Setup Virtual Environment
Using a virtual environment is one of the best practices, especially when you work on multiple projects. Create one for this project, and install the dependencies from
$ python3 -m venv .venv $ source ./.venv/bin/activate $ pip install --upgrade pip $ pip3 install -r ./requirements.txt
run.py is a handy utility script to run static type checker, linter, unit tests, and code coverage. In this series, you will see that using these tools from the very beginning is actually most economical, and does not add perceived overhead.
Let’s try running these. In each of the following, you can use either of the commands.

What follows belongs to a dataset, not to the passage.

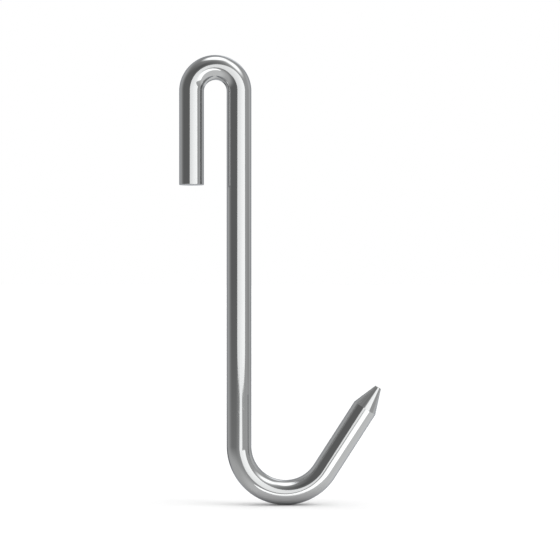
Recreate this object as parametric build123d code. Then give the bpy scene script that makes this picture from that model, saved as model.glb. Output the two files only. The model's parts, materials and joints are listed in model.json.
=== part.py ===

Static Type Checker: mypy package
$ mypy ./addrservice ./tests $ ./run.py typecheck
Linter: flake8 package
$ flake8 ./addrservice ./tests $ ./run.py lint
Unit Tests: Python unittest framework
$ python -m unittest discover tests -p '*_test.py' $ ./run.py test
This will run all tests in the directory
tests. You can run unit or integration test suites (in
tests/integration directories respectively) as following:
$ ./run.py test --suite unit $ ./run.py test --suite integration
Code Coverage: coverage package
$ coverage run --source=addrservice --branch -m unittest discover tests -p '*_test.py' $ coverage run --source=addrservice --branch ./run.py test
After running tests with code coverage, you can get the report:
$ coverage report Name Stmts Miss Branch BrPart Cover ----------------------------------------------------------- addrservice/__init__.py 2 2 0 0 0%
You can also generate HTML report:
$ coverage html $ open htmlcov/index.html
If you are able to run all these commands, your project setup is complete.
For quick prototyping, Python is more suitable. But it comes with the drawback of Global Interpreter Lock. Cooperative multitasking with non-blocking asynchronous calls using asyncio comes to rescue. Tornado is the only mature Python web framework with asyncio APIs.
Layered design can derisk in case framework is to be changed in future. Tests can also be layered: unit, integration, and end-to-end. It is easy to setup lint, test, code coverage from the very beginning of the project.